Hace muchos años (1923) un grupo de jóvenes filósofos procedentes de acaudaladas familias hebreas alemanas fundó el Instituto de Investigaciones Marxistas, que más tarde se le ha ido conociendo dentro de las corrientes filosóficas, como La Escuela de Fráncfort. Sus miembros más insignes, Theodoro Adorno, Max Horkheimer, Herbert Marcuse, Erich Fromm, Friederich Pollok, Franz Neuman, W. Benjamin y Jürgen Habermans querían saber las razones del fracaso de la revolución en la Alemania de los años veinte. Para marxistas convencidos como ellos, que los obreros alemanes se alejaran de las tesis revolucionarias para apoyar las de la socialdemocracia resultaba incomprensible. Así como que su apoyo hubiera permitido el auge del nazismo y su tremendo impacto en la sociedad occidental.

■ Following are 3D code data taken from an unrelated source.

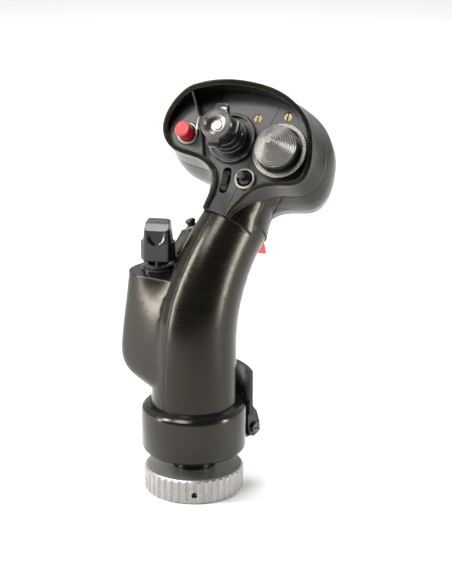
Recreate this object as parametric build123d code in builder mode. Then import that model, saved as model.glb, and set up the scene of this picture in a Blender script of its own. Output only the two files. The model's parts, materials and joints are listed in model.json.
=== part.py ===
from build123d import *
import math
import os

# Right-hand flight-stick grip with a moulded control head, side pod and aluminium lock ring.
# Frame: millimetres, +Z up, +Y forward (away from the pilot), +X to the pilot's right.
# The origin is the centre of the lock ring's bottom face, on its thread axis.

os.makedirs("parts", exist_ok=True)

# ---------------------------------------------------------------- driving dimensions
WALL = 2.4                      # shell wall
FIT = 0.05                      # radial running clearance of pins and stems
GAP = 0.24                      # seam gap between neighbouring shells

RING_R = 24.0                   # lock ring outside
RING_H = 12.0
THREAD_R = 16.9                 # bore that takes the stick's threaded stud
THREAD_L = 7.0
RING_LIP_R = 10.4
RING_LIP_Z = 9.4
RING_TRAVEL = 6.0
RING_FLUTES = 40

SPIGOT_R = 10.0
FLANGE_LOW_Z = (7.2, 8.6)
FLANGE_LOW_R = 16.5
FLANGE_TOP_Z = (23.4, 26.4)
FLANGE_TOP_R = 17.4
CONNECTOR_R = 7.0

COLLAR_R = 25.2
COLLAR_Z = (19.7, 44.6)
COLLAR_FLOOR_Z = 23.4
GRIP_R = 20.4                   # round lower end of the grip, inside the collar

# grip core stations: forward offset, height, forward lean, half width, half depth
GRIP_STATIONS = (
    (0.0, 45.0, 0, GRIP_R, GRIP_R),
    (0.9, 60.0, 0, 19.8, 20.3),
    (1.8, 75.0, 6, 18.6, 20.4),
    (4.9, 90.0, 20, 17.6, 20.1),
    (11.8, 104.3, 33, 16.5, 18.8),
    (20.2, 116.9, 37, 15.8, 17.7),
    (27.6, 124.7, 40, 15.5, 17.2),
    (33.4, 131.6, 40, 15.5, 17.2),
)
NECK_Y, NECK_Z, NECK_LEAN = 26.1, 123.3, 46
NECK_STEP = 6.0                 # front of the grip shells reaches this much further up

POD_TOP_Z = 105.0
POD_STRAIGHT_Z = 70.0
POD_HAT = (-25.2, 2.2)
# pod levels: height, left side, rear edge at the seam, rear face, front edge
POD_LEVELS = (
    (47.5, -19.0, -17.2, -11.0, 10.0),
    (51.5, -23.5, -18.6, -14.0, 13.0),
    (56.0, -32.5, -19.2, -16.2, 16.0),
    (61.0, -37.6, -19.2, -16.8, 17.6),
    (68.0, -39.0, -18.8, -16.6, 18.6),
    (80.0, -38.4, -17.4, -15.4, 19.4),
    (92.0, -37.4, -14.2, -13.8, 20.0),
    (POD_TOP_Z, -36.6, -8.6, -12.2, 20.0),
)

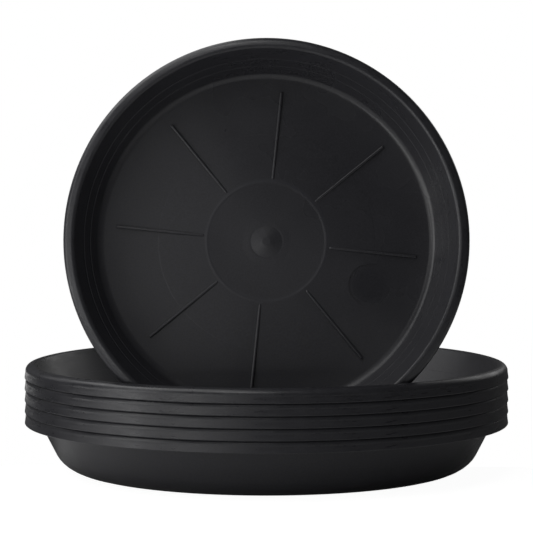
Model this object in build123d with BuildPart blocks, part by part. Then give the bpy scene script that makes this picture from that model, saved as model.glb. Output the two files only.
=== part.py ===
from build123d import *
from dataclasses import dataclass
from math import cos, radians, sin, sqrt, tan
import os

# Set of round plant saucers, each one thin moulding: five large ones nested in a
# stack, and a smaller one standing on its rim inside the top one.
# Millimetres. Origin at the centre of the lowest base, +Z up, the open face of the
# standing saucer towards -Y.

# ---- shared by both mouldings ----
wall = 1.5                 # floor and lower wall
wall_angle = 27.0          # wall, from vertical
lip_wall = 1.5             # under the crown and the skirt
skirt_edge = 1.3           # free edge of the skirt
edge_round = 0.5           # outer corner of that edge
flare_round = 6.0          # where the face begins to flare out to that edge
crown_round = 2.5          # inner corner of the crown
crown_slope = 15.0         # crown falls outwards
ledge = 0.2                # each of the two ledges inside the wall
rib_count = 8
rib_width = 1.4
bead_width = 1.6
bead_height = 0.3
mark_depth = 0.4           # round recess in the floor, left bare
mark_angle = -17.0         # from the first rib
dome_top_radius = 3.0
dome_top_round = 3.0
dome_foot_round = 6.0      # the dome's side sweeps out into the floor
round_margin = 0.1         # straight left at each end of the lip's inner round

# ---- large saucer, the stack ----
large_rim_radius = 160.0
large_height = 40.4
large_lip_width = 6.9
large_lip_drop = 9.5
large_shoulder_radius = 4.0
large_edge_flare = 0.6
large_flare_height = 4.2
large_upper_ledge_drop = 15.6
large_lower_ledge_drop = 23.4
large_corner_radius = 19.5
large_foot_width = 9.0
large_floor_rise = 1.5
large_rib_gap = 1.5
large_bead_radius = 47.5
large_dome_radius = 14.0
large_dome_height = 2.4
large_mark_radius = 17.0
large_mark_distance = 90.0

# ---- small saucer, the standing one ----
small_rim_radius = 125.0
small_height = 28.0
small_lip_width = 6.7
small_lip_drop = 7.5
small_shoulder_radius = 3.4
small_edge_flare = 0.5
small_flare_height = 3.0
small_upper_ledge_drop = 11.4
small_lower_ledge_drop = 17.8
small_corner_radius = 7.1
small_foot_width = 12.7
small_floor_rise = 1.3
small_rib_gap = 6.9
small_bead_radius = 37.2
small_dome_radius = 11.0
small_dome_height = 2.0
small_mark_radius = 13.3
small_mark_distance = 70.5

# ---- how they stand together ----
stack_count = 5
stack_turn = 50.0          # each saucer is dropped in at its own turn
seat_clearance = 0.3       # skirt edge over the shoulder below
lean = 6.0                 # standing saucer, back from vertical
stand_turn = -5.8          # its ribs, about its own axis
stand_back = 38.5          # its lowest point, from the rim of the stack
stand_clearance = 0.3      # its lowest point, over the floor


@dataclass
class Saucer:
    """Sizes of one moulding."""

    rim_radius: float
    height: float
    lip_width: float
    lip_drop: float
    shoulder_radius: float
    edge_flare: float
    flare_height: float
    upper_ledge_drop: float
    lower_ledge_drop: float
    corner_radius: float
    foot_width: float
    floor_rise: float
    rib_gap: float
    bead_radius: float
    dome_radius: float
    dome_height: float
    mark_radius: float
    mark_distance: float

    def inner_radius(self, drop, ledges=0):
        """Inside of the wall at a drop below the crown, past so many ledges."""
        return self.rim_radius - self.lip_width - drop * tan(radians(wall_angle)) - ledges * ledge

    def outer_radius(self, drop):
        """Outside of the wall at a drop below the crown."""
        return self.inner_radius(drop, ledges=2) + wall / cos(radians(wall_angle))

    def foot_radius(self):
        """Where the round corner ends and the flat foot begins."""
        half_turn = radians(90 - wall_angle) / 2
        return self.outer_radius(self.height) - self.corner_radius * tan(half_turn)

    def shoulder_centre(self):
        """Radius and drop of the centre of the shoulder's round."""
        slope = radians(crown_slope)
        centre_radius = self.rim_radius - self.edge_flare - self.shoulder_radius
        run = centre_radius - self.inner_radius(0)
        return centre_radius, (self.shoulder_radius + run * sin(slope)) / cos(slope)

    def nest_pitch(self):
        """Step from one nested saucer to the next: the skirt's free edge comes to
        rest on the shoulder of the saucer below."""
        centre_radius, centre_drop = self.shoulder_centre()
        reach = self.shoulder_radius + seat_clearance
        across = self.rim_radius - skirt_edge - centre_radius
        return self.lip_drop - centre_drop + sqrt(reach**2 - across**2)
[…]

Ellos, que sufrieron en sus propias carnes persecución y exilio, intentaron siempre buscar la luz a la oscuridad reinante, desde la independencia política, el compromiso ético y el análisis dialéctico. Todos dedicaron un tiempo considerable a teorizar sobre el nazismo y a intentar explicar cómo el pueblo alemán en particular llegó a desear su propia dominación en vez de luchar contra sus opresores.

Tanto sus escritos de la primera época como los más recientes trasladan reflexiones que nos pueden servir para entender la realidad actual. Para ellos el fascismo fue derrocado en Europa, pero el tipo de personalidad que lo sostuvo había sobrevivido. Seguramente por eso, cualquier problema global como la crisis económica recientemente vivida produce enormes distorsiones en los equilibrios sociales y abundantes tensiones de índole nacional y social.

Eso lo estamos viendo con el deslizamiento de Europa hacia la derecha: en el 2005 los partidos de extrema derecha solo sumaban 9 millones de votos; hoy en día son 28, solo el 5%, pero avanzando. En Hungría y Polonia gobiernan, en Suiza son el primer partido, en Austria están en la coalición de gobierno, en Italia son la voz cantante de la xenofobia, en Francia arrastran a millones de ciudadanos, en los países nórdicos van creciendo. Están ya en los parlamentos de 18 países, y en Alemania han entrado por primera vez desde la segunda guerra mundial en el Bundestag, con 92 escaños. No quiero imaginar lo que pensarían si viesen el regreso descarado de los peores fantasmas de Europa, inmutables al paso del tiempo, instalados ahora en la normalidad, a plena luz del día, inmunes a la lección amarga de la historia.

Tanto hoy como ayer los sentimientos nacionalistas son fácilmente manipulables por las élites políticas. De ahí la preocupación de todos ellos porque se repitieran. Porque a estos extremistas no se les reconoce por sus ideas sino por sus acciones, por su política de resentimiento, por el miedo que transmiten la ira, la invitación a la violencia, el egoísmo, el nacionalismo asfixiante, por la necesidad de señalar chivos expiatorios (ayer los judíos, hoy los inmigrantes, mañana...) por su rechazo al cosmopolitismo, a la diversidad, a la tolerancia.

Cuando Pablo Casado agita la inmigración para denunciar «la defensa de las fronteras», alertar sobre el efecto llamada por la cogida del Aquarius y acusa a los socialistas de demagogia y buenismo en materia inmigratoria, solo busca alinear al PP con el discurso de la derecha ultra europea, a pesar de que los datos sobre la recepción de inmigrantes están dentro de la normalidad (22.013 a finales de julio, frente a los 17.000 del 2017) y la posición de España es la de la Unión Europea.

Buscar chivos expiatorios, alentar el miedo al desconocido, promover el resentimiento y la intolerancia lo hace mejor y con más credibilidad la extrema derecha. Hacerlo él, presidente de un partido que acaba de salir del Gobierno hace dos meses y espera recuperarlo, solo sirve para legitimar a los extremistas y dar valor a los que están fuera del sistema.

Los votos que pueda pescar tienen mucho peligro, por las obligaciones y peajes que adquiere con ese sector de la población, pero, sobre todo, porque deslegitiman la acción de su Gobierno y porque contravienen la postura europea que Mariano Rajoy apoyó y aprobó.

Seguramente piensa que en tiempos de confusión el osado tiene ventajas. Mientras los demás titubean, él corre millas. Pero hacerlo con esta cuestión, las millas pueden ser de ida y vuelta.